More recently, our women’s coach, Tammi, has been all in on this, trying to find out as much as she can. Scott arranged a discussion with Greg Souders, who is also one of the leading proponents of the Ecological Method, and that was really useful. Greg definitely knows his jiu-jitsu and he has given this stuff a lot of effort and consideration. This isn’t a gimmick; he’s invested in finding the best methods to coach his athletes, and he and Scott were very happy to answer any questions we had.

From exploring these ideas over the past few years and having discussions with other coaches, my main takeaways are:

  • You have to be an expert in the material you are teaching. Greg confirmed this in our discussion. You can’t teach a subject if you don’t know it intimately, and you definitely cannot break a skill down into teachable components.
  • A lot of people seem to be extrapolating the data way past its limits. The science for this method is listed in the book but discusses coaching sports movements, such as adjusting the angle of the arm for a baseball pitch or improving a golf swing. This could apply to coaching the breaking mechanics of an armlock or elevating your hips for a sweep, but it’s not necessarily going to be effective in developing a strategy to escape side control or pass guard.
  • You must have a goal for what you are trying to teach. As an expert, you know what you want to see your students achieve by the end of the class, and you are using these methods to get them there. A big mistake I see from some people is that they set up a game but just let the students figure out the answers for themselves. This is obviously not a reliable way to convey information, and it leaves the students confused and lacking in confidence.
  • A big concern I have is that people are trying to take aspects of the methodology and make it their entire coaching philosophy, possibly to compensate for a deficit in their ability. For example, some coaches are making their classes entirely constraint-led games, but this then leaves huge gaps in the student’s knowledge. Using live drills for two beginners to discover takedown strategies without giving them proper coaching is, frankly, irresponsible. Constraint-led games are a good coaching tool but are only a small part of the process.
  • Despite my above concerns, the methods work. It is important to understand that we all move and learn differently and that encouraging someone to move organically is vastly superior to giving them a plethora of complicated details and expecting them to implement them immediately. There is a better way, and as coaches, we should be striving to offer our students the best service we can.

I once read a statement by author and newspaper columnist Dr Ben Goldacre, where he believes that anyone can learn anything provided:

  1. The teaching material is good.
  2. The student is sufficiently motivated to learn.

In my 40+ years of competitive martial arts, I very strongly agree with this statement. I’ve been coaching for decades, and I’ve coached MMA and Jiu-jitsu champions from scratch, so I feel I’m somewhat qualified to discuss my experiences. Every single person I know who got good has done so by taking ownership of their training. I don’t know a single person who got good by just passively turning up to classes. Scott was quite vocal to me in getting students to take ownership of their training and that’s been the real game changer for me.
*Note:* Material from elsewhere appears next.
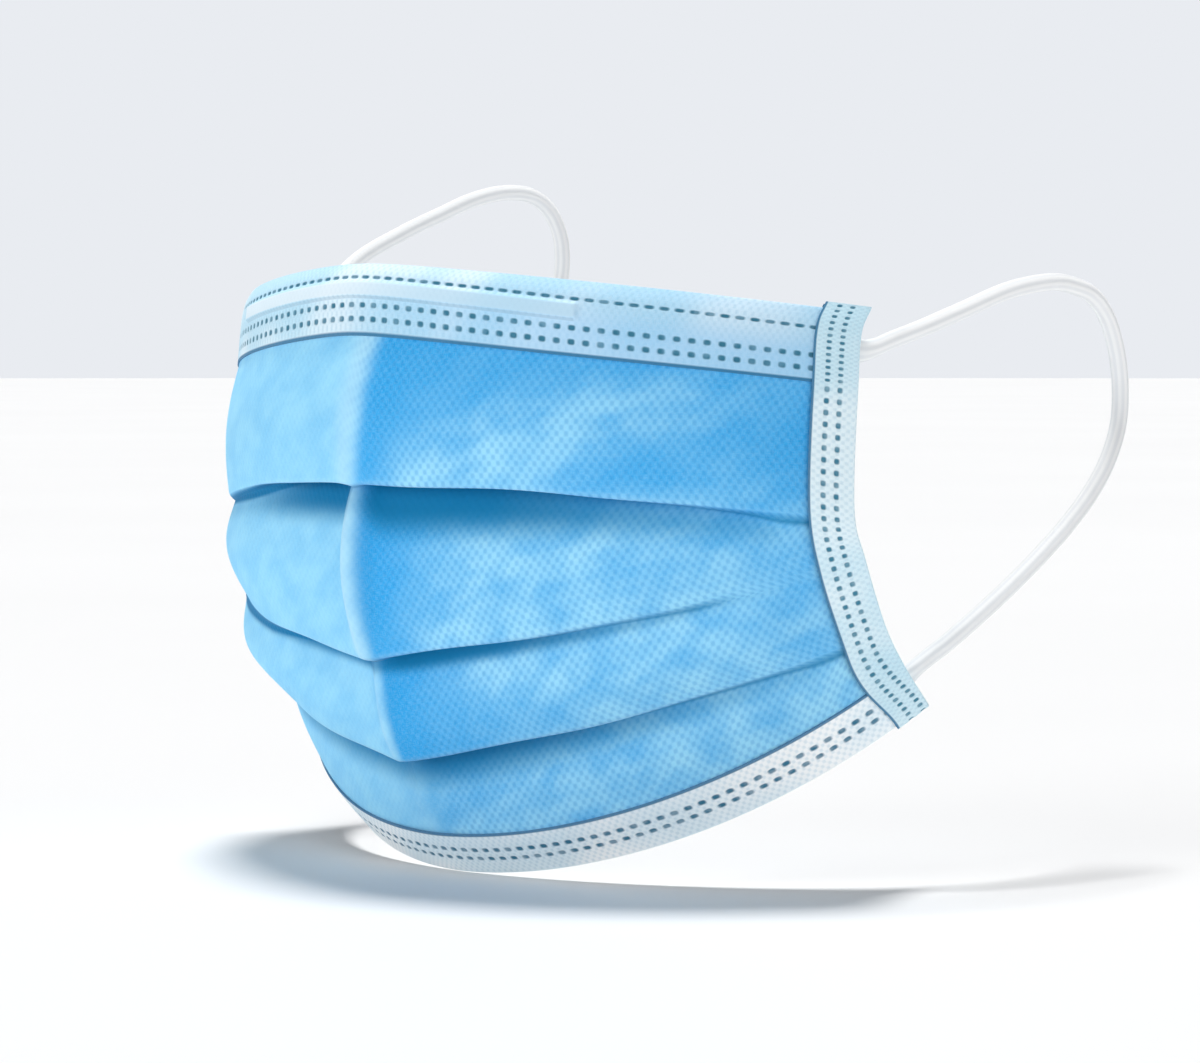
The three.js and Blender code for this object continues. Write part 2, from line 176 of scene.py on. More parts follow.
# Soft patches on the wearer's left where the painted sheen is thinned, so that the deep blue shows. s, z:
# centre on the cloth in mm. long, short: half sizes. slant: degrees that the long way rises. deep: strength.
DEEP_PATCHES = table("s z long short slant deep", {
    "below_the_wire": (36, -18, 22, 6.0, 12, 0.75),
    "above_first_lip": (52, -34, 16, 6.0, 14, 0.75),
    "cheek": (80, -28, 22, 14.0, 20, 0.92),
    "below_the_hem": (62, -17, 22, 4.5, -8, 0.65),
    "under_first_lip": (70, -45, 10, 3.0, -4, 0.25),
    "above_third_lip": (22, -77, 12, 4.5, 14, 0.60),
    "low_cheek": (75, -56, 11, 6.5, 25, 0.40),
    "chin": (14, -91, 24, 5.0, 6, 0.15),
})
LEE_START = 1.3  # how far from the ridge the painted shade beside it is at its deepest, in widths of the crest
LEE_FADE = 0.08  # share of its reach over which that painted shade stays
LEE_CURVE = 1.5  # how fast its reach shrinks from the top of a span
CREST_WIDEST, CREST_SHARE = 3.4, 0.74  # a crest is this share of its pinched fold, counted up to 3.4 mm
CREST_SHIFT = 0.4  # how far it lies to the wearer's right of the ridge, in its own widths
FOLD_STEPS = 10
EDGE_STEPS = 8
CROWDING = 0.7  # how much the lines of a span crowd towards its ends
ROUNDING_PASSES = 3


def smoothstep(x, low, high):
    t = np.clip((x - low) / (high - low), 0, 1)
    return t * t * (3 - 2 * t)


def bell(t):
    return (1 - t * t) ** 2


def flank_shape(s):
    return np.sin(np.pi * np.minimum(1, np.abs(s) / HALF_WIDTH) ** 2)


def fullness(s):
    return np.where(s < 0, 1, LEFT_FULLNESS) * flank_shape(s)


def heading(row, t):
    """Heading of the cloth in radians: it grows evenly from the ridge to the side."""
    return np.radians(RIDGE_HEADING + (row["turn"] - RIDGE_HEADING) * t)


def outward(row, s):
    angle = heading(row, np.abs(s) / HALF_WIDTH)
    return np.stack([np.sign(s) * np.sin(angle), -np.cos(angle), np.zeros_like(s)], axis=-1)


def row_points(row, s):
    """A row: an arc seen from above that keeps the cloth's width, rising as a V mixed with a parabola."""
    t = np.abs(s) / HALF_WIDTH
    rise = row["side_z"] - row["mid_z"]
    plan = math.sqrt(HALF_WIDTH**2 - rise**2)
    start, angle = heading(row, 0), heading(row, t)
    radius = plan / (heading(row, 1) - start)
    tip = row["round"]
    straight = (np.hypot(t, tip) - tip) / (math.hypot(1, tip) - tip)
    x = np.sign(s) * radius * (np.sin(angle) - np.sin(start))
    y = row["mid_y"] + radius * (np.cos(start) - np.cos(angle))
    z = row["mid_z"] + rise * (row["vee"] * straight + (1 - row["vee"]) * t * t)
    z = z - np.where(s < 0, row["droop"] * flank_shape(s), 0)
    crease = row["crease"] * (np.exp(-np.abs(s) / CREASE_WIDTH) - bell(t) / 2)
    push = crease + row["flank"] * fullness(s)
    return np.stack([x, y, z], axis=-1) + outward(row, s) * push[:, None]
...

My overall opinion is that these methods are fantastic when appropriately utilised. A Jiu-jitsu expert teaching strategies to their students and using ecological methods to ensure the correct mechanics, perfectly fits rule 1. Encouraging your students to identify their own gaps and fill them fits rule 2.

However, the ecological method isn’t a replacement for solid coaching by a qualified instructor and it can be misused by some instructors who don’t understand the context and limitations. Going all in without proper experience would be detrimental to the students and you would be better served sticking to the classical coaching method; at least the students would have access to technical information. My suggestion for coaches who want to start implementing the methods is to read How We Learn To Move, gradually incorporate the ideas over a period of time, and gauge the results and feedback.